Für das Ausgleichstor wollen wir uns bei Lennart Thy bedanken. Er schoss es zwar nicht, jedoch fiel es Sekunden nach seiner Einwechslung, was uns weiter daran glauben lässt, dass er als Maskottchen taugt, egal wie mäßig erfolgreich er als Stürmer ist.

Hinterließ zwei Kratzer im Strafraum: Flitzer im Millerntor-Stadion. (c) dpa

Kurz vor Schluss, in den drei Minuten der Nachspielzeit, ließen wir Zuschauer uns dann doch noch aus unser Unbesorgtheit herausreißen. Vor Heerwagens Tor war plötzlich so viel los, dass wir ein wenig zitterten. Doch dann war es geschafft. Ein Flitzer legte noch schnell, bevor das Stadion in die Sommerpause geht, einen kleinen Run auf das Spielfeld. Er beendete ihn mit einstudiertem Torjubel im Strafraum vor der Süd und hinterließ zwei dicke braune Kratzer im Gras. Und beinahe übermütig wurde während der La-Ola-Welle nach dem Spiel auf der Süd verschiedenfarbige Pyro gezündet. Dank Wind und geschwenkter Fahnen vermischten sich die Wolken allerdings zu einem herrlichen braunen Nebel.

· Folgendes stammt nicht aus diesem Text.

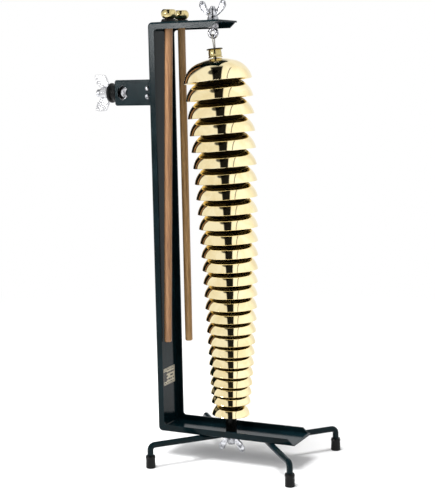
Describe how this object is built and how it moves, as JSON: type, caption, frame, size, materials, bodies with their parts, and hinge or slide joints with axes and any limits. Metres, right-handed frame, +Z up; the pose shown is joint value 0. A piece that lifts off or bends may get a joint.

Der Spieltag endete mit 1.000 Litern Freibier, die beim Knust ausgeschenkt wurden, sowie einem Konzert der Band Le Fly und dem Hamburger Kneipenchor. Sicherheitschef Sven Brux redete, Präsident Oke Göttlich redete, Trainer Ewald Lienen redete und auch die Spieler Sören Gonther, Philipp Heerwagen und Cenk Şahin redeten. Ewald Lienen stellte belustigt fest, dass vor dem Knust nicht nur Zigaretten geraucht würden. Die ganze Tribüne gebe sich, so mutmaßte er, dem kollektiven Genuss verbotener, grüner, rasenartiger Rauschmittel hin.

Easy weggeraucht wurde das Kleeblatt aus Fürth an diesem Tag zwar nicht, aber nichtsdestotrotz verfielen wir in eine Klassenerhaltstaumelei. Einige mussten dafür nicht einmal Drogen bemühen. Der gute Ausgang einer zeitweise gefährlichen Saison berauschte sie ganz legal.